Paolo - Essentially multiferroics are materials that can be addressed using two different fields. Current materials can be read or written but just based on their magnetic properties. We already know by Einstein's theory of relativity that really magnetism and electricity are two manifestations of the same phenomenon; they can be interchanged with each other if you have an object that goes to speeds comparable to the speed of light and this is precisely the phenomenon that we are exploiting. We're trying to create materials that can be read and written electrically, which is a much more energy efficient and faster way to address materials, but that can also still hold information magnetically which is very efficient as well.

Meera - What are the benefits of this then?

Paolo - We can make electronic devices, in particular electronic storage as well as information processing devices that are smaller and consume less energy. We all know how annoying it is to have a laptop that runs out of battery or an i-pod that runs out of battery.

Meera - Multiferroic materials are materials where magnetism or electronic fields can be applied in order to change the magnetic properties?

Paolo - Exactly, so the idea here is that you can apply an electric field rather than a magnetic field and you can change the information state of a bit.

Meera - Could you give some examples of multiferroics compounds or materials?

Paolo - So multiferroics tend to be oxides, but they can be simple oxides or very complicated ones. Simple binary oxides have a single metal bound to oxygen, such as chromium oxide and iron oxides like common rust, or the black form of iron oxide called magnetite, which is also believed to have multiferroic properties. More complicated structures such as hexaferride has 4 or 5 different metals. They're still rather common placed materials, you can find them in fridge magnets if you want.

Meera - So all of these materials you've mentioned, they vary with complexity, but they could all potentially have uses in things like data storage?

Paolo - They can all have uses. First of all you have to understand how they work, and this is part of what we are trying to do at Diamond. Then you need to integrate them with current electronic devices; this is the big challenge particularly for applied research because you have to essentially put these different types of materials on a chip that normally only has silicon and silicon oxides.
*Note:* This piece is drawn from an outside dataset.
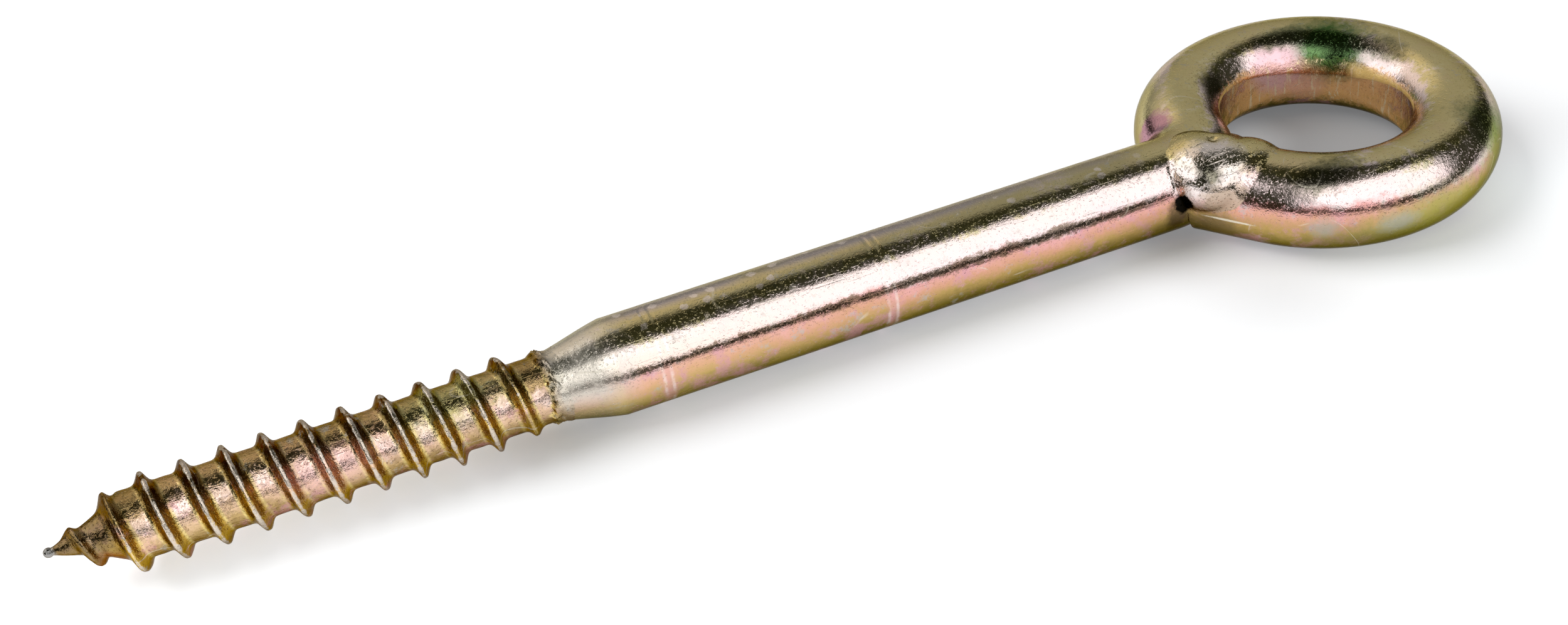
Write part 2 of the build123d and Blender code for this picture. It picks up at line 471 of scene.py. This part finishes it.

This is the big technological challenge.

Meera - And so as you mentioned you're looking into some of the fundamentals of it to understand it a bit more, and a key issue seems to be the temperature that these multiferroics have to run at in order to induce changes in their properties.

Paolo - Temperature is very much an issue, but we know that we already have materials that run at room temperature or even at higher temperatures. Things like chromium oxide, for example, have the properties at room temperature, though sometimes we also study materials in which these properties are displayed at very low temperatures. These materials are the first ones in which a new type of phenomenon, multiferroicity, is manifest, and they are the first models that we have to try to understand this phenomenon. This is why, for the moment, we focus on materials that only work at low temperatures. If we can crack the secret then we can ask our chemist colleagues to find the right combinations of elements so that then these materials will be able to work at room temperature.
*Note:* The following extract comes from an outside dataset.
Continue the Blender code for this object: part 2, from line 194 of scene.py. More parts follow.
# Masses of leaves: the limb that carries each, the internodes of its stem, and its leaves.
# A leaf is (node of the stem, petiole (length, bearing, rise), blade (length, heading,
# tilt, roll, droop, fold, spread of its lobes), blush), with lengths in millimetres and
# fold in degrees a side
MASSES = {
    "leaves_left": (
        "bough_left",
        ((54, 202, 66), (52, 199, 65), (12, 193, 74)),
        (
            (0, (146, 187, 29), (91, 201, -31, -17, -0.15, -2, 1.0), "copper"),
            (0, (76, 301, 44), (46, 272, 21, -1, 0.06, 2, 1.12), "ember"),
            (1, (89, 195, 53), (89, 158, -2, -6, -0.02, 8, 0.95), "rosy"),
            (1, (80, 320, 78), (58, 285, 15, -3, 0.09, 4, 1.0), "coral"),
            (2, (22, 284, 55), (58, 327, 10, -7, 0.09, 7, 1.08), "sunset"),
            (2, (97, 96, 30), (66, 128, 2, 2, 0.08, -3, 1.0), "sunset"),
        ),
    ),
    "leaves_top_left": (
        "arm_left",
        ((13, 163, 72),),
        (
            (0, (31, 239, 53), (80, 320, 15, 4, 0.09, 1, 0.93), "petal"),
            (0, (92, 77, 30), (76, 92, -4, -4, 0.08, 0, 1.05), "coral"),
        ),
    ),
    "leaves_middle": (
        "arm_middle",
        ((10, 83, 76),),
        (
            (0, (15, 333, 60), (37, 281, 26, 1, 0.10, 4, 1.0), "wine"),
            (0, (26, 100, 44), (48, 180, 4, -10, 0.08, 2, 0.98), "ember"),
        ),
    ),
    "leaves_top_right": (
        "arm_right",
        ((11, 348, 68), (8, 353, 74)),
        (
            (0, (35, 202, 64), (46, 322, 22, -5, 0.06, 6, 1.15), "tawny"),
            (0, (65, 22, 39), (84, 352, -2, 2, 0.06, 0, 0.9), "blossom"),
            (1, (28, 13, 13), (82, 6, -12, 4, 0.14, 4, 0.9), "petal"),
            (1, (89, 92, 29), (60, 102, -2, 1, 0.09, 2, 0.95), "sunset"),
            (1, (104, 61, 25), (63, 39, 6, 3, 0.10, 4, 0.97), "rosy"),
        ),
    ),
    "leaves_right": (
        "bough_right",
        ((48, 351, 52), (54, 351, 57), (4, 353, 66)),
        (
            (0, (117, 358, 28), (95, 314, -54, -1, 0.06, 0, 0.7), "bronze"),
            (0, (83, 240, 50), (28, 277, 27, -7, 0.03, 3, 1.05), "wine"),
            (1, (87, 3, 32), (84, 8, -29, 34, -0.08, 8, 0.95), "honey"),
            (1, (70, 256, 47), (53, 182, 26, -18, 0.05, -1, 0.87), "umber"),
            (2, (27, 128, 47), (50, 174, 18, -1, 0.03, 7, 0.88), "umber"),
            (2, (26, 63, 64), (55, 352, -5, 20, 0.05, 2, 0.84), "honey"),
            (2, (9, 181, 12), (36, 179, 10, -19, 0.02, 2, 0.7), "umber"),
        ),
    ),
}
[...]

Meera - At Diamond you're using techniques such as X-ray scattering to look at the particular structures or arrangements. What have you been able to find out; what's been a recent discovery?

Paolo - What we can do, for example, is directly see the changes in magnetic structure as we apply an electric field. The arrangement of the magnetic moments in the crystal sets up a tiny electric field, and as you move the internal polarisation of the crystal by an external force, then the spins follow. So you switch the spin system by applying an electric field, and this is the ultimate goal of what we are trying to do. If we could do that at room temperature in a material that is cheap and can be integrated into electronics then we will have reached the goal of our research.

Meera - What could these materials be used for?

Paolo - So we're hoping to use these materials to store information in a magnetic form and then to change the state of information say from zero to one in a bit, but rather than doing it by applying a magnetic field which is cumbersome and cannot be really scaled down to very, very tiny dimensions, we could apply an electric field which is much more localized and has very low energy consumption. So, when we put it into a device you could have a much more compact, faster and overall better system.

Meera - Paolo Radaelli from the University of Oxford.